Credito d’imposta per ricerca e sviluppo – L’impianto resta così com’è, copre le attività fino al 2020 ma permette di recuperare anche i costi sostenuti dal 2015. Il credito copre le spese per attività di R&S in una percentuale che va tra il 25 e il 50% a seconda della tipologia di spesa.
Credito d’imposta per la formazione 4.0 – Valido anche per il 2020, garantisce alle Pmi un’agevolazione del 40% sui costi del personale in formazione fino ad un massimo di 300mila euro. Nel 2020 ci sarà un nuovo credito d’imposta: fino a 60mila euro per impresa per favorire i processi di trasformazione tecnologica necessari alla transizione ecologica.
Legge Sabatini – E’ stata rifinanziata a favore di quelle piccole e medie imprese che vogliono acquistare o acquisire in leasing macchinari, attrezzature, impianti, beni strumentali ad uso produttivo, hardware, software e tecnologie digitali.
DIGITALE: UNA SALITA IMPEGNATIVA DOVE L’ITALIA ARRANCA – Lo scrive Italia Oggi: «Diciotto database nazionali e miliardi di dati, eppure l’Italia è al di sotto della media Ue per disponibilità dei servizi digitali e per effettivo utilizzo dei servizi digitali da parte dei cittadini. In sintesi, abbiamo una caterva di archivi pieni zeppi di dati, ma non vengono usati per migliorare i servizi. Anzi, sono fonte di rischi per la privacy». Secondo l’Agid, l’Agenzia per l’Italia digitale, nella disponibilità dei servizi digitali il nostro Paese è al 58% contro la media Ue del 63% e l’effettivo utilizzo dei servizi da parte dei cittadini racimola un 22% contro la media europea del 53%. Inoltre, secondo i dati del Desi «solo il 69% della popolazione italiana utilizza internet contro la media Ue dell’81% e ben il 23,2% della popolazione italiana non ha mai utilizzato internet a fronte di una media Ue del 12,9%. Insomma, qualità, utilizzo e garanzie del digitale – sullo Stivale – rendono la corsa verso il futuro molto impegnativa.

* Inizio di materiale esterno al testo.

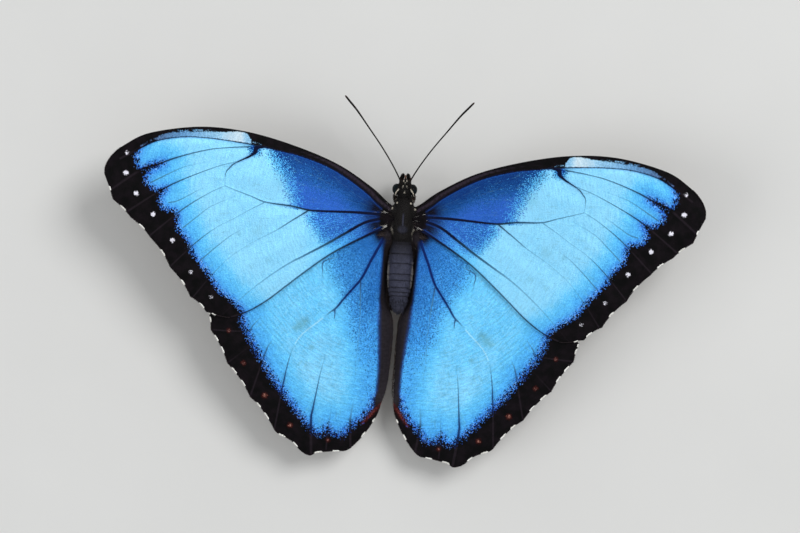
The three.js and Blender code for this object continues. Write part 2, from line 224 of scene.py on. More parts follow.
def wing_edge(smooth, teeth, inside):
    """A smooth stretch and then bays from tooth to tooth, each with its depth."""
    parts = [curve(smooth, EDGE_POINTS)]
    last = np.array(smooth[-1], float)
    for out, fore, depth in teeth:
        tooth = np.array([out, fore])
        middle = (last + tooth) / 2
        bend = middle + 2 * depth * unit(np.array(inside) - middle)
        t = np.linspace(0, 1, EDGE_POINTS + 1)[1:, None]
        parts.append((1 - t) ** 2 * last + 2 * t * (1 - t) * bend + t ** 2 * tooth)
        last = tooth
    return np.concatenate(parts)


FOREWING_FRONT = wing_edge(
    [(1.8, 5.2), (3.6, 6.3), (7.4, 9.3), (15, 13.6), (25, 16.9), (35, 18.9), (45, 19.1), (55, 17),
     (60, 14.2), (62.6, 11.8), (63.9, 9.4), (64, 7.6)], [], (30, 0))
FOREWING_HIND = wing_edge(
    [(1.8, 0.9), (4, 0.4), (10, -2.9), (15, -6), (20, -10.1), (27.6, -16.8), (31.5, -19.4),
     (35, -20.9), (38.6, -20.6)],
    [(40.4, -20.1, 0.15), (44, -17.1, 0.36), (48.7, -11.2, 0.42), (53.3, -5.2, 0.42),
     (57.8, -1.2, 0.36), (61.8, 2.3, 0.3), (64, 7.6, 0.1)], (30, 0))
HINDWING_FRONT = wing_edge(
    [(1.6, 1), (4, 1.6), (8, 0.9), (14, -1.5), (20, -4.6), (26, -8.4), (32, -12.9), (37, -17.1),
     (39.7, -20.4)],
    [(38.9, -24.4, 0.1), (34.8, -31.2, 0.35), (29.4, -38, 0.4)], (15, -25))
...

LA PALUDE DELLE LEGGI: I COMUNI (E LE IMPRESE) AFFONDANO – Delle disavventure delle amministrazioni locali con la burocrazia italiana ne scrive “Il Giorno” dando la parola a Antonio Decaro, presidente dell’Associazione nazionale dei comuni italiani (Anci). Un esempio: «Lo Stato, per venti giorni di ritardo nella rendicontazione, chiede indietro il 5 per mille destinato ai disabili. Però si dimentica di pagare l’Imu sugli immobili della Difesa e, nonostante la sentenza della Cassazione, ancora non paga». Un altro ancora: «Per indire un concorso per assumere personale, un Comune ci mette un intero anno perché per farlo si devono attivare sedici procedure amministrative». E ancora: «Per tutti gli obblighi informativi e di comunicazione di atti allo Stato, ogni Comune deve tenere impegnato almeno un istruttore amministrativo che costa 35mila euro all’anno.

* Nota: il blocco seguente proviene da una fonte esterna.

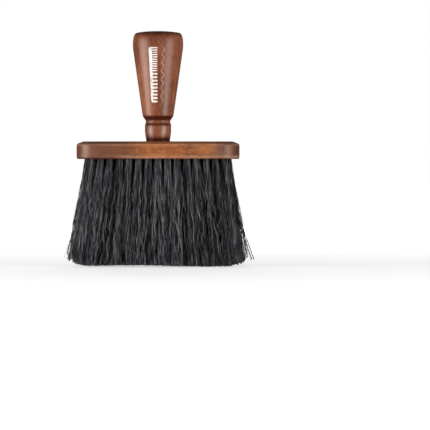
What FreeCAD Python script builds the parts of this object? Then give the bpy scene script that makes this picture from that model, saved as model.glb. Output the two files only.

Snellendo queste comunicazioni, i Comuni risparmierebbero circa 280 milioni di euro». Lo Stato dovrebbe restituire ai Comuni 564 milioni di euro, ma non cede un solo euro. E così, da parte dell’Anci, ecco la presentazione della legge “Liberiamo i sindaci”: «Se il taglio ai trasferimenti continua, i cittadini devono sapere che la responsabilità della riduzione dei servizi non è nostra», dice Decaro.

Per concludere, l’84% delle imprese italiane ritiene che la burocrazia sia un serio problema.